> [Available records]:
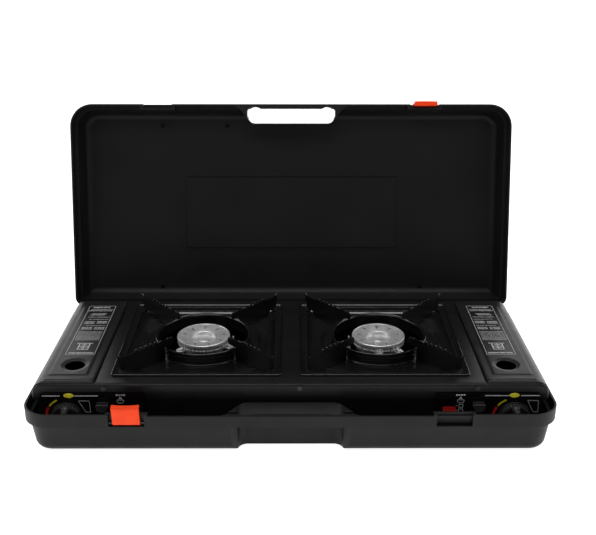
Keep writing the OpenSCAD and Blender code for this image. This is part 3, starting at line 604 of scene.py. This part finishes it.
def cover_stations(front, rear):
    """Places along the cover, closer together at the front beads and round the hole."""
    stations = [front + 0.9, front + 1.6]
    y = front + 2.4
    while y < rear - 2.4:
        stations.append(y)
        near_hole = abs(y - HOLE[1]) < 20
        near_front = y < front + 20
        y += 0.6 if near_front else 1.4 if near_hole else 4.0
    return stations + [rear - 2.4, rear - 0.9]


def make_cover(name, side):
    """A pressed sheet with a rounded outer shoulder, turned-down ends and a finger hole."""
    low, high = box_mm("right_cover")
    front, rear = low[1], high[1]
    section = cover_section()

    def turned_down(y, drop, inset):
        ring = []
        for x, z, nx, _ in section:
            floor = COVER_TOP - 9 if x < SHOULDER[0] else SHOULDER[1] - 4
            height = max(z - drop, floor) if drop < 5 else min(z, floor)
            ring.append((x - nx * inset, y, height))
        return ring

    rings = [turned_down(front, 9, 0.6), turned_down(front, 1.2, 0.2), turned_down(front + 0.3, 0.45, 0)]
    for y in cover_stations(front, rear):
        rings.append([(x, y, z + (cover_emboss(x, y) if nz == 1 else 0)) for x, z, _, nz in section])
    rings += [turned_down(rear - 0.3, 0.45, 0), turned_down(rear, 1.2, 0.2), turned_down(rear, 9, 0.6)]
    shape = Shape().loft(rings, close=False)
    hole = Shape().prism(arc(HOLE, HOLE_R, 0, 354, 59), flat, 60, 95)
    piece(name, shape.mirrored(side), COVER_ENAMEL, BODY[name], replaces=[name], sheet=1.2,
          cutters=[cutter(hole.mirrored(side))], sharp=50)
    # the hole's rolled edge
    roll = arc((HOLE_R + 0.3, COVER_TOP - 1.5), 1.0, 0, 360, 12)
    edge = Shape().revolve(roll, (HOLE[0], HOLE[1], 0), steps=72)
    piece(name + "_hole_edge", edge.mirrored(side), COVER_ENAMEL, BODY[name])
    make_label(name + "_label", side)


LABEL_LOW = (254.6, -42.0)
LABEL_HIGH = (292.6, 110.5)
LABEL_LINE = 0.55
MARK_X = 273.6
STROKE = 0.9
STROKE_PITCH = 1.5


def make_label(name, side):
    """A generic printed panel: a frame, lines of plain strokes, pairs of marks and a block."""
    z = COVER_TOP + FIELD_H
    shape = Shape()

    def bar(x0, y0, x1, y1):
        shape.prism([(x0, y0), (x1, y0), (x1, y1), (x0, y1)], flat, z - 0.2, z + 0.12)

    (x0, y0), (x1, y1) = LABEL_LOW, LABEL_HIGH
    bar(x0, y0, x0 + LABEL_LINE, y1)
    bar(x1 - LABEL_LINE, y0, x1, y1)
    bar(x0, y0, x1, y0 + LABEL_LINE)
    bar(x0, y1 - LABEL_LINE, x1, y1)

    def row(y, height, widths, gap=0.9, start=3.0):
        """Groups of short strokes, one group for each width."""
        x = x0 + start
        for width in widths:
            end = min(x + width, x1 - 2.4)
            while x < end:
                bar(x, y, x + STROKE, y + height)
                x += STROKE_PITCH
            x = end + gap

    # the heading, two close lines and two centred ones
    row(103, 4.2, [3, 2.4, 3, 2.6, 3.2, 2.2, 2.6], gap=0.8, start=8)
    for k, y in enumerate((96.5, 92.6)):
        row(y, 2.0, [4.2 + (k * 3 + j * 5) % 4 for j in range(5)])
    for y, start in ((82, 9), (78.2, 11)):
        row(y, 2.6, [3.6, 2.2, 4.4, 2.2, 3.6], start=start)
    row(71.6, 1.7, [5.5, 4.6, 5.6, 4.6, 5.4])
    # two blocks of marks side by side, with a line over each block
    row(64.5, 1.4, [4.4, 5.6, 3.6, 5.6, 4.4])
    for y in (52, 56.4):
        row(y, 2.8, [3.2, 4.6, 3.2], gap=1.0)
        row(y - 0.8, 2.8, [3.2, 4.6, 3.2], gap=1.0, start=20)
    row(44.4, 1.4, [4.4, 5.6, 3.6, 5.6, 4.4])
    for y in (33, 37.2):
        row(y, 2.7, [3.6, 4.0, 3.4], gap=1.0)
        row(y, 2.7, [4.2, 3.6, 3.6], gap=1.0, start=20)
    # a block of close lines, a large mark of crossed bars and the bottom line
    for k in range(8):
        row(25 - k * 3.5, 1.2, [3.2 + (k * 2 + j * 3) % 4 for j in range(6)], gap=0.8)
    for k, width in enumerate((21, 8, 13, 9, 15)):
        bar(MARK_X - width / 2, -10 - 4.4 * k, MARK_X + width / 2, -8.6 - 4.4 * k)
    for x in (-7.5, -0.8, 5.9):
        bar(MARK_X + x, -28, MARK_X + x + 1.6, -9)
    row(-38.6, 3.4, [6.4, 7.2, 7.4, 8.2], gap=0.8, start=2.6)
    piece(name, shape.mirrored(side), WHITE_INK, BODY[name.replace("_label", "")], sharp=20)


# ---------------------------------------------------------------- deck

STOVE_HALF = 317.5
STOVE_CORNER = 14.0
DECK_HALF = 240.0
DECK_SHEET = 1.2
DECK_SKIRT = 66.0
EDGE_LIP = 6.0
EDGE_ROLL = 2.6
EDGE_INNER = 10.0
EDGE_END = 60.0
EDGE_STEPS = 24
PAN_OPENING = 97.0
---
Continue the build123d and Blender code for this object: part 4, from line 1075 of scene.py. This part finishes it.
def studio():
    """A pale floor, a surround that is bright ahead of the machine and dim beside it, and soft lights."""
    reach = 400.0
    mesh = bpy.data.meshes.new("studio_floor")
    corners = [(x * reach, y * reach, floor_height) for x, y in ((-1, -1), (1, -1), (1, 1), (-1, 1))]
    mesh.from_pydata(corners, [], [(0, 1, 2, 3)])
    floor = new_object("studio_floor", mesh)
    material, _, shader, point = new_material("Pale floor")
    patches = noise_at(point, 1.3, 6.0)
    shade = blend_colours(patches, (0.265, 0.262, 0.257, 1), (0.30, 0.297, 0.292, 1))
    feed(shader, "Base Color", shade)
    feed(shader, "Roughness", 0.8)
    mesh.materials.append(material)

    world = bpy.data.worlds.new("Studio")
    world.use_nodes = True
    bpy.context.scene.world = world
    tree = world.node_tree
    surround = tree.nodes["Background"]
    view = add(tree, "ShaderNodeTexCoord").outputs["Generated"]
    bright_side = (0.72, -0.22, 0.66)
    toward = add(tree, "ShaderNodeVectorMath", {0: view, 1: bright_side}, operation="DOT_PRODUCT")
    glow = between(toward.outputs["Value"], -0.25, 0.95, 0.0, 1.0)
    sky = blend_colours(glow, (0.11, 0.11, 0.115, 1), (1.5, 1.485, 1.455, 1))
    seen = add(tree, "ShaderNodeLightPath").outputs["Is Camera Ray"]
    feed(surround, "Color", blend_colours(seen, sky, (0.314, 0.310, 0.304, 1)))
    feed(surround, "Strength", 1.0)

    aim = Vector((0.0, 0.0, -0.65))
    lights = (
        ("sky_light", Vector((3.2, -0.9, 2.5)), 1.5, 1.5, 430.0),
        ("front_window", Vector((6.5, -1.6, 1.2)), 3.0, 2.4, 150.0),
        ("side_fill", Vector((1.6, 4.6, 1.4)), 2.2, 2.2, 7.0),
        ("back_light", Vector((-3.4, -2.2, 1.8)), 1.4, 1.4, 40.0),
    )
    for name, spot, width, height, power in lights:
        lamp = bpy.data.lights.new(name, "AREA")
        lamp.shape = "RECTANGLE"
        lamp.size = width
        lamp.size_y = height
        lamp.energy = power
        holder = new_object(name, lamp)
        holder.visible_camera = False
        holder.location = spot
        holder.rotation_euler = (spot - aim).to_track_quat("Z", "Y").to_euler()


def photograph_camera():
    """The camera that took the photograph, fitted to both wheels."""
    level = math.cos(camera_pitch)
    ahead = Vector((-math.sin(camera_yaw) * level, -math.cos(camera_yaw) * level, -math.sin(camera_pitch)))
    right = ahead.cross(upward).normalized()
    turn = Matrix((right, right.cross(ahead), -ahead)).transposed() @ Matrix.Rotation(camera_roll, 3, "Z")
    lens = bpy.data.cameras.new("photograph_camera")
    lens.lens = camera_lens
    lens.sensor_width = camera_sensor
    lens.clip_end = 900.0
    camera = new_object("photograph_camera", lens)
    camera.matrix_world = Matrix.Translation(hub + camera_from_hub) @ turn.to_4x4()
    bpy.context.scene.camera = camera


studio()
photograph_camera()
--
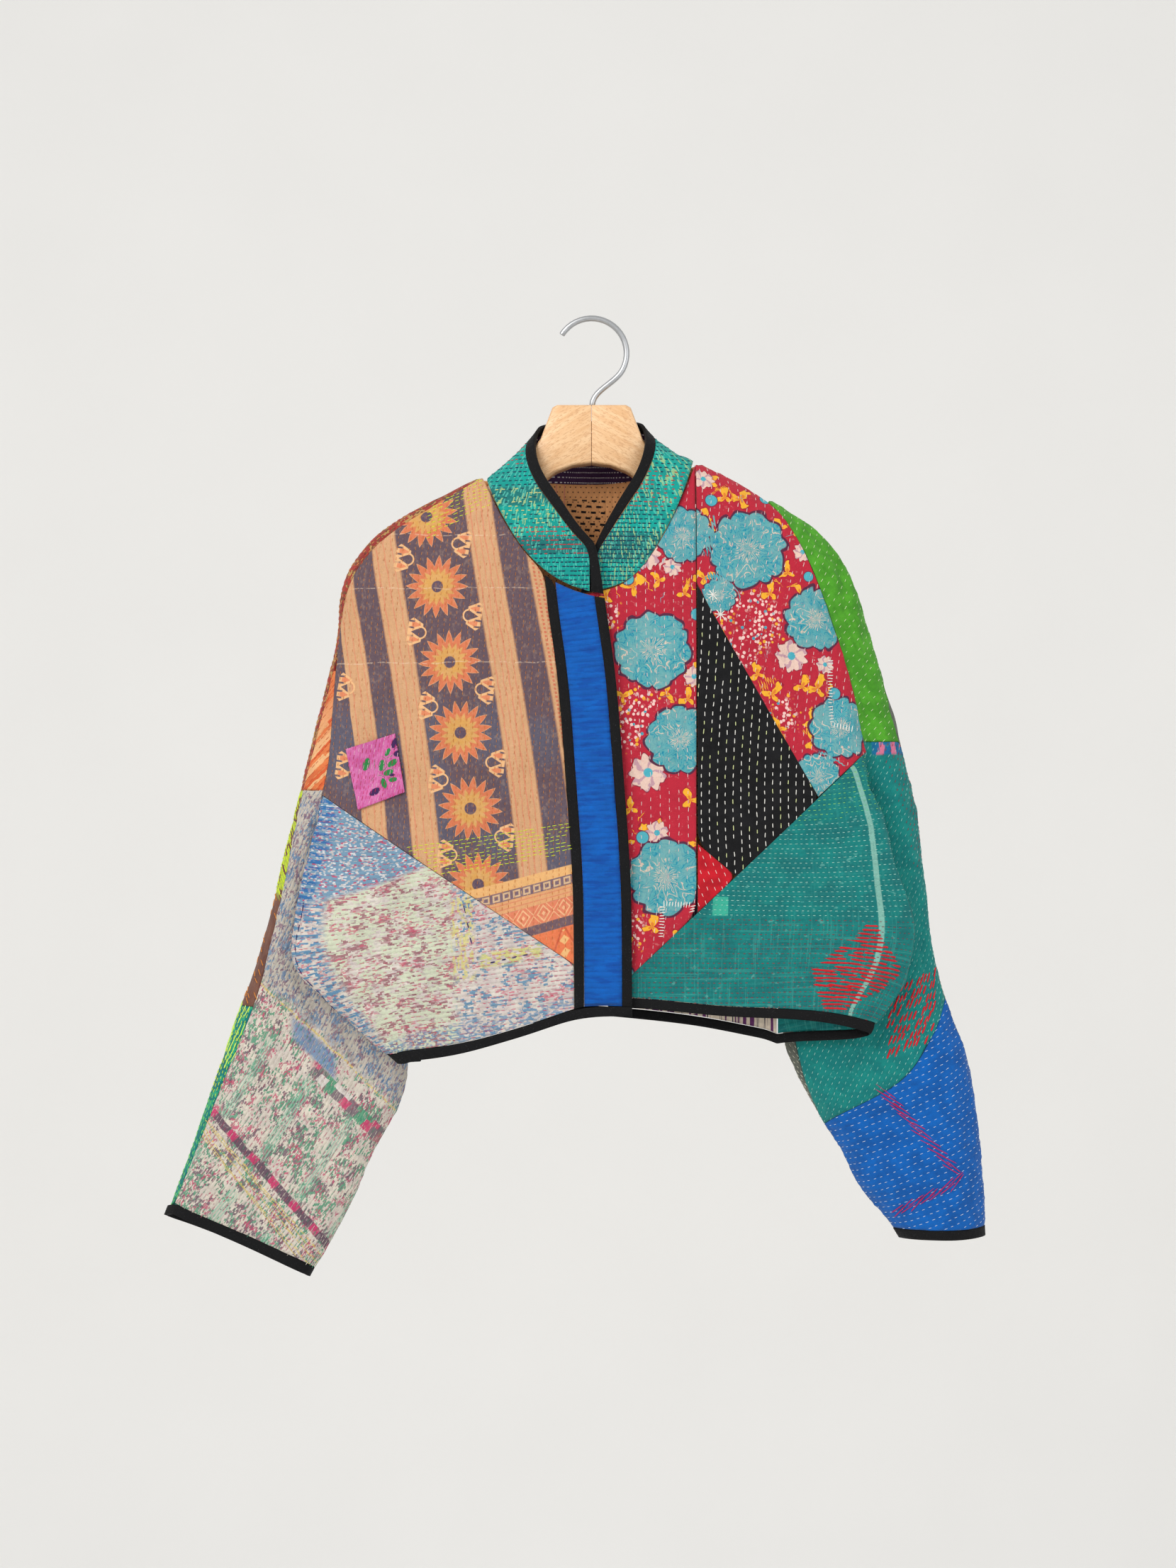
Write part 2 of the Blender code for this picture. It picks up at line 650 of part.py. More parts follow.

> [What you need to do]:
In the listing above, locate the line with "Continue the build123d" and the line with "mesh.materials.append(material)", then extract exactly those lines and every line between them, and nothing more.

> [Result]:
Continue the build123d and Blender code for this object: part 4, from line 1075 of scene.py. This part finishes it.
def studio():
    """A pale floor, a surround that is bright ahead of the machine and dim beside it, and soft lights."""
    reach = 400.0
    mesh = bpy.data.meshes.new("studio_floor")
    corners = [(x * reach, y * reach, floor_height) for x, y in ((-1, -1), (1, -1), (1, 1), (-1, 1))]
    mesh.from_pydata(corners, [], [(0, 1, 2, 3)])
    floor = new_object("studio_floor", mesh)
    material, _, shader, point = new_material("Pale floor")
    patches = noise_at(point, 1.3, 6.0)
    shade = blend_colours(patches, (0.265, 0.262, 0.257, 1), (0.30, 0.297, 0.292, 1))
    feed(shader, "Base Color", shade)
    feed(shader, "Roughness", 0.8)
    mesh.materials.append(material)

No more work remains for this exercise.